Vceq is chosen to be 6V. I would also like to know is Vceq always half of Vcc or are there any exceptions?

I learned that the current through R2 would be >= 10Ib. To be honest, I'd like to delve more into this concept but all I search online is it's recommended. Anyways R2 = B * R4 / 10= (300*1K/10) = 30K. I chose beta to be 300 because in LTSpice, the NPN model I'm using has Bf of 300. As far as I know, this is the maximum beta so I just used that and anything beyond 100 is negligible, are there any specific design choices on choosing a different beta?

R1 = VccR2 /Vb - R2
For Vbe, I looked through the datasheet and I believe it's 0.6V. So, I just made it 0.65V just to be the middle between 0.7V.
Vb = 0.65 + Ve =0.65 + 545.45u(1K) = 1.2
R1 = 12(30K)/1.2 - 30K = 270K

For the coupling capacitors, I used 1/2(pi)(lowest freq)(resistance seen by capacitor).
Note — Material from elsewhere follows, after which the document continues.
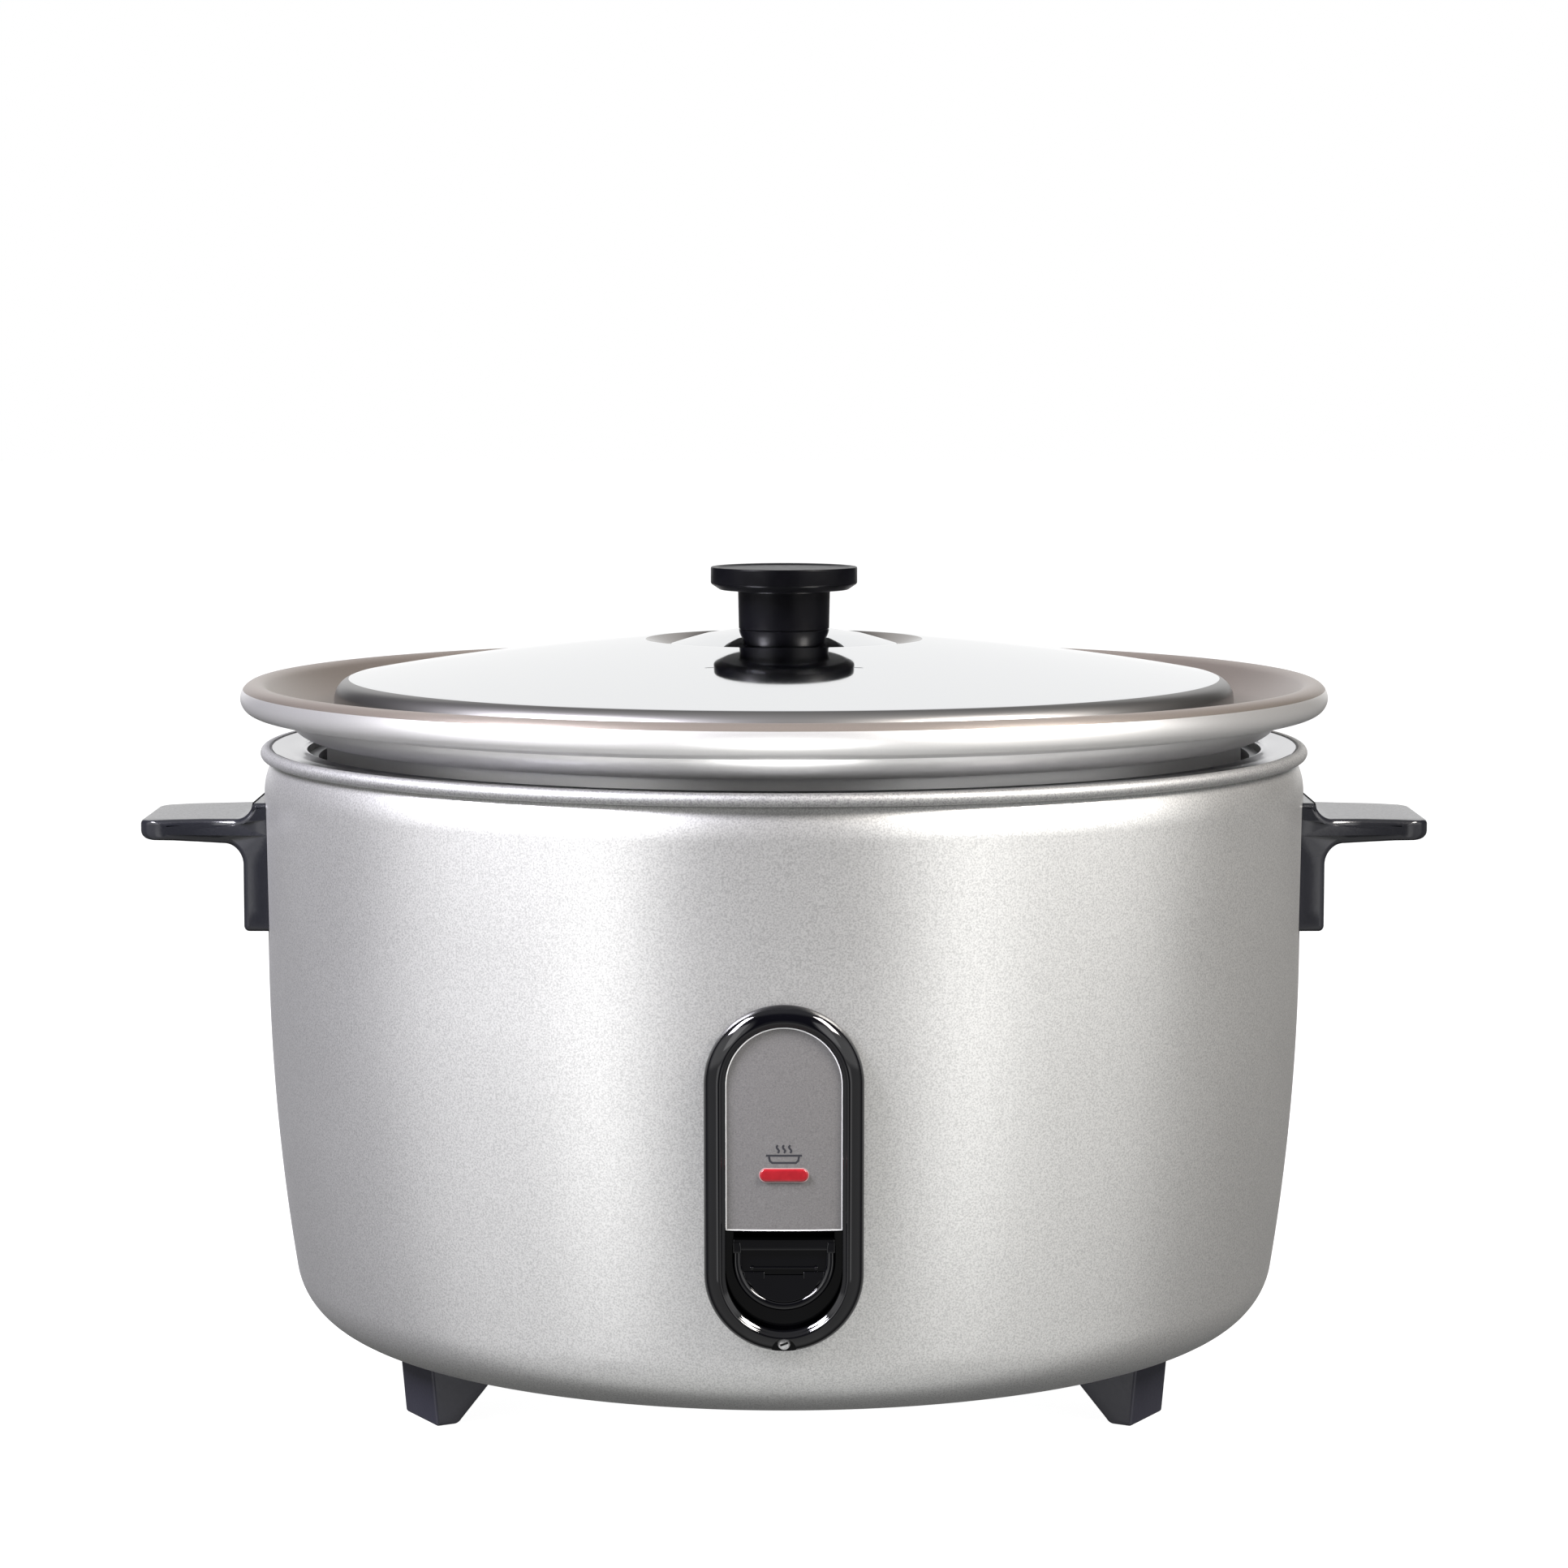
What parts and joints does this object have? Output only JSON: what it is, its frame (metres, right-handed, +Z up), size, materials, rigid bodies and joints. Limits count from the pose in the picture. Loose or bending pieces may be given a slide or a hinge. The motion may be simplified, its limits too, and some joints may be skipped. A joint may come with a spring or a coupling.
{
  "type": "rice cooker",
  "caption": "Large drop-in rice cooker: painted round body, two side handles, lift-out pan with rolled rim, polished lid with knob, cook lever and magnetic thermostat.",
  "frame": {"origin": "on the body's vertical axis, at the surface the feet stand on", "axes": "+Z up along the body's axis, -Y towards the cook lever, +X towards the right-hand handle as seen from the front"},
  "size_m": [0.5328, 0.452, 0.3416],
  "materials": {
    "body_paint": "silver metallic paint, satin",
    "ring_paint": "silver metallic paint, satin",
    "pan_metal": "brushed, soft sheen",
    "lid_metal": "mirror polished",
    "liner_metal": "mill finish",
    "plated_steel": "zinc plated",
    "handle_plastic": "satin black, fine grain",
    "gloss_black": "gloss black",
    "foot_plastic": "satin black",
    "label_grey": "fine grained grey",
    "lamp_red": "tinted, glossy",
    "heater_cast": "cast and turned",
    "element_sheath": "heat darkened",
    "ceramic": "glazed white",
    "magnet_black": "sintered",
    "switch_plastic": "moulded",
    "button_red": "moulded",
    "wire_sleeve": "silicone sleeve",
    "neon_glass": "clear",
    "brass_earth": "plain",
    "plate_blank": "blank plate"
  },
  "bodies": {
    "cooker_body": {"outer_shell": "body_paint", "top_ring": "ring_paint", "inner_liner": "liner_metal", "bottom_plate": "plated_steel", "bottom_screws": "plated_steel", "foot_front_left": "foot_plastic", "foot_front_right": "foot_plastic", "foot_rear": "foot_plastic", "foot_screws": "plated_steel", "handle_left": "handle_plastic", "handle_right": "handle_plastic", "handle_backing_plates": "plated_steel", "handle_screws": "plated_steel", "heater_plate": "heater_cast", "heater_element": "element_sheath", "heater_terminals": "ceramic", "heater_spacers": "ceramic", "heater_screws": "plated_steel", "thermostat_housing": "plated_steel", "thermostat_screws": "plated_steel", "switch_bracket": "plated_steel", "bracket_screws": "plated_steel", "lever_pivot_pin": "plated_steel", "microswitch": "switch_plastic", "terminal_block": "ceramic", "thermal_fuse": "ceramic", "earth_screw": "brass_earth", "internal_wires": "wire_sleeve", "switch_bezel": "gloss_black", "bezel_screw": "plated_steel", "label_plate": "label_grey", "lamp_lens": "lamp_red", "lamp_holder": "ceramic", "neon_lamp": "neon_glass", "cord_gland": "foot_plastic", "gland_nut": "foot_plastic", "rating_plate": "plate_blank"},
    "pan": {"pan": "pan_metal"},
    "lid": {"lid": "lid_metal", "lid_knob": "gloss_black", "knob_screw": "plated_steel", "knob_washer": "plated_steel"},
    "lever": {"cook_lever": "gloss_black", "lever_arm": "plated_steel"},
    "magnet_unit": {"magnet_holder": "plated_steel", "magnet": "magnet_black", "return_spring": "plated_steel"},
    "sensor": {"sensor_cap": "heater_cast", "ferrite_disc": "magnet_black", "sensor_spring": "plated_steel"},
    "switch_button": {"microswitch_button": "button_red"}
  },
  "joints": [
    {"name": "pan_lift", "type": "slide", "parent": "cooker_body", "child": "pan", "axis": [0, 0, 1], "range_m": [0, 0.21]},
    {"name": "lid_lift", "type": "slide", "parent": "pan", "child": "lid", "axis": [0, 0, 1], "range_m": [0, 0.1]},
    {"name": "lever_press", "type": "hinge", "parent": "cooker_body", "child": "lever", "pos_m": [0, -0.07, 0.045], "axis": [1, 0, 0], "range_deg": [0, 3.2], "stiffness_Nm_per_rad": 0.5, "springref_deg": -11.46},
    {"name": "magnet_lift", "type": "slide", "parent": "cooker_body", "child": "magnet_unit", "axis": [0, 0, 1], "range_m": [0, 0.004], "deforming": ["return_spring"]},
    {"name": "microswitch_press", "type": "slide", "parent": "cooker_body", "child": "switch_button", "axis": [0, 0, 1], "range_m": [-0.0015, 0]},
    {"name": "sensor_press", "type": "slide", "parent": "cooker_body", "child": "sensor", "axis": [0, 0, 1], "range_m": [-0.0015, 0], "stiffness_N_per_m": 600, "springref_m": 0.003, "deforming": ["sensor_spring"]}
  ],
  "couplings": [
    {"joint": "magnet_lift", "follows": "lever_press", "m_per_rad": 0.07},
    {"joint": "microswitch_press", "follows": "lever_press", "m_per_rad": -0.025}
  ]
}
Two things: If the frequency is fixed, will the lowest frequency just be the set frequency that is gonna be used, in this case, 1K? Is the resistance seen just Rth?

Honestly, the values I gained were quite weird as they really jacked up my wave forms, so I decided with 0.47uF for coupling even though I have no idea why this would work. I am familiar with I = C dv/dt (and we already did Laplace, ugh) but I don't have the time to see why the waves act at certain capacitor values.

I thought of putting additional capacitors like a bypass one, but until I find out how not to mess up my waves using capacitors, I wouldn't put it right now.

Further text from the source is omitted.